During stage 2, I came across a rider near the back, vomiting from the exertion, his concerned partner standing by. Maybe it was dehydration, maybe he hadn’t trained enough, who knows? All I know is I saw a man giving the Epic his best shot and it wasn’t enough. An hour or so later, the same guys came past me and I stopped to cheer loudly, only to hear the ill rider still gagging. How far is this man prepared to push himself I wondered?

As the days passed, I began to be aware of the stories of those riding around me. Suddenly these weren’t just 2 cyclists in matching lycra zooming past, but men and women who’d put their lives on hold, had sacrificed time with their partners and children and friends, had missed parties and celebrations to get enough sleep, had done their best to prepare themselves physically and emotionally for the journey that is the Epic. And sometimes in a moment, the Mountain Biking Gods (as Nic likes to call them) are not appeased and a wheel buckles, a collarbone snaps and a cramp seizes and it’s over.
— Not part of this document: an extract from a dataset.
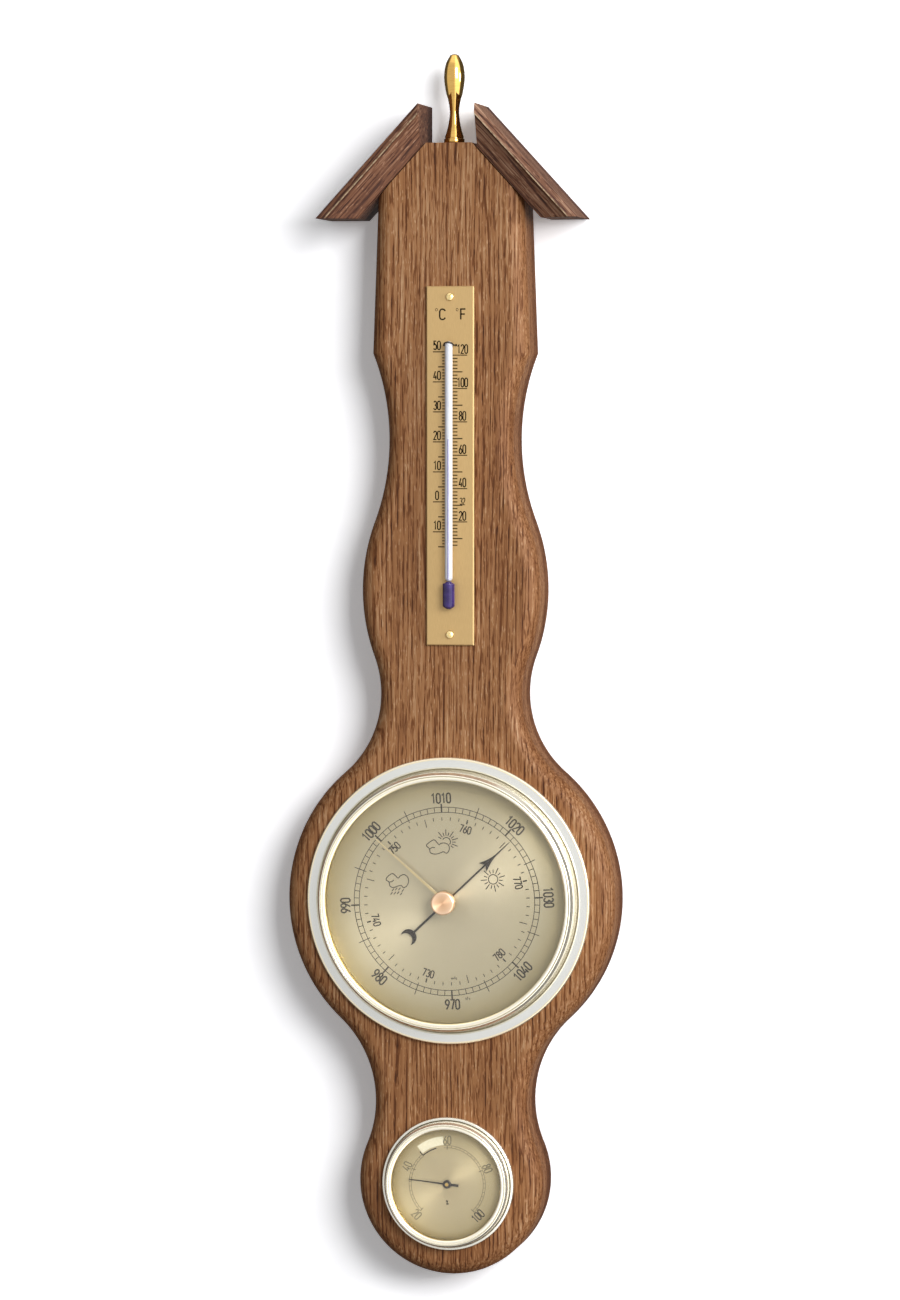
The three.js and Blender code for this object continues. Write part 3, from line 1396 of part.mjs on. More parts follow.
function hanger() {
  const group = new THREE.Group();
  group.position.set(0, 0, HANGER_Z);
  group.add(
    hangerPlate(),
    hangerScrew('hanger_screw_top', hangerScrewZ),
    hangerScrew('hanger_screw_bottom', -hangerScrewZ)
  );
  return group;
}

const group = new THREE.Group();
const strip = roofStrip();
group.add(
  board(),
  piece('roof_strip_right', strip, OAK),
  piece('roof_strip_left', strip.clone().scale(-1, 1, 1), OAK),
  finial(),
  thermometer(),
  barometer(),
  hygrometer(),
  hanger()
);

export default group;
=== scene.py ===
"""A wall weather station: a routed oak board under two roof strips, with a turned brass finial, a
spirit thermometer, an aneroid barometer and a coil hygrometer.

Sizes are in millimetres up to the moment a mesh is made. X is to the right, Z is up, and the
wall is the plane y = 0, so that a lower y is nearer the viewer.
"""

import math

import bmesh
import bpy
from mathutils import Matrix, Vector


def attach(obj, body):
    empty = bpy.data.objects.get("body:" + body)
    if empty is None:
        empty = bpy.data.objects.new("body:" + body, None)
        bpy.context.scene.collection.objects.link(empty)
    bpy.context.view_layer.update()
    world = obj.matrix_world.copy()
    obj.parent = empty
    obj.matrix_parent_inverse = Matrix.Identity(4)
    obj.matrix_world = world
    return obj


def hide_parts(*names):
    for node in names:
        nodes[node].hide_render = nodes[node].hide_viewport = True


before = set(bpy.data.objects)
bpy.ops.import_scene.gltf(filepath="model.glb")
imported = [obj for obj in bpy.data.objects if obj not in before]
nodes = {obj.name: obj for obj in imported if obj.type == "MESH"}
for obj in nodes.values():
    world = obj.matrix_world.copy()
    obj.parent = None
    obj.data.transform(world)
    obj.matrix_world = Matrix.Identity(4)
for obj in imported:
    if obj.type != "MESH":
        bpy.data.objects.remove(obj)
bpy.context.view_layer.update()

MM = 0.001
TAU = 2 * math.pi

# Board
BOARD_THICK = 22
BOARD_EDGE_ROUND = 6
BOARD_BACK_CHAMFER = 0.4
HYGRO_Z = -186.5
HYGRO_BULGE = 33.5
LOWER_WAIST_ROUND = 40
BARO_Z = -85
BARO_BULGE = 59.54
MIDDLE_WAIST_HALF = 25.7
MIDDLE_WAIST_ROUND = 37.5
THERMO_BULGE_HALF = 32.4
THERMO_BULGE_ROUND = 69
UPPER_WAIST_HALF = 22.6
UPPER_WAIST_ROUND = 83
HOUSE_HALF_LOW = 28.5
HOUSE_HALF_HIGH = 26.5
BOARD_TOP_Z = 184.9
BOARD_TOP_HALF = 8.2
BARO_BORE_R = 44.0
HYGRO_BORE_R = 20.7
HANGER_Z = 150
HANGER_RECESS = (17, 43, -1.7)  # width, height and the y of its floor
HEAD_POCKET = (11, 20, -9.7)
HANGER_SCREW_Z = 16.5  # from the hanger's middle
HANGER_SCREW_HOLE_R = 1.6

# Roof strips
ROOF_PITCH = math.radians(47.5)
ROOF_DEPTH = 28.2  # at the arris between cove and fillet
ROOF_THICK = 10.5
ROOF_FOOT_DEPTH = 22.6
ROOF_SLOPE_DEPTH = 26.1
ROOF_FILLET = 2.7
ROOF_FILLET_LEAN = 0.9
ROOF_COVE = 1.4
ROOF_EDGE_ROUND = 0.8
ROOF_RIDGE_HALF = 10.2
ROOF_EAVE_HALF = 47.4
ROOF_ARRIS = ROOF_THICK - ROOF_FILLET
SEAT = 0.3  # between two pieces that rest on each other

# Finial
FINIAL_Y = -11
FINIAL_HOLE_R = 1.7

# Thermometer: its scale is read along z
THERMO_X = 0.8
THERMO_Z = 70.2
PLATE_FACE_Y = -23.5
TUBE_Y = -26.0
TUBE_R = 1.4
TUBE_ENDS = (29.15, 114.45)
BULB_R = 2.2
BULB_ENDS = (19.25, 28.85)
CLIP_Z = 113.05
CLIP_WIRE_R = 0.25
CLIP_LEAN = 1.0
CLIP_HALF = 2.1  # its holes in the plate
CLIP_HUG = 1.72  # round the tube
CLIP_HOLE_R = 0.45
PLATE_SCREW_Z = 60.05
PLATE_SCREW_HOLE_R = 1.2
PLATE_SCREW_SEAT_Y = -23.8
CELSIUS_ZERO_Z = 57.4
CELSIUS_STEP = 1.066
ROOM_CELSIUS = 21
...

When I think about what the riders who completed all 707kms of the Epic endured, I feel like my 300kms of riding doesn’t amount to much. Then I remind myself that I only put in 2 months’ training, largely consisting of midmorning rides out to Fishhoek for a swim and a bit of singletrack in Tokai, which is nothing compared to the 15 to 20 hours of riding every week for 6 months that many of the backmarkers put in to complete their first Epic. I found 5 hours a day on the bike, tackling mountain climbs and steep descents with sharp corners, with Epic riders hot on my tail, pretty challenging. But it does not compare to what I have witnessed of those riders who spent up to 11 hours on a bike, sometimes vomiting and cramping, to cross the finish line in tears, only to get up and have to ride the next day. Those are my heroes.

I ride away from this week as enriched by the physical beauty of the countryside we travelled through, as I am by the emotional and spiritual voyage I shared with every one of those riders.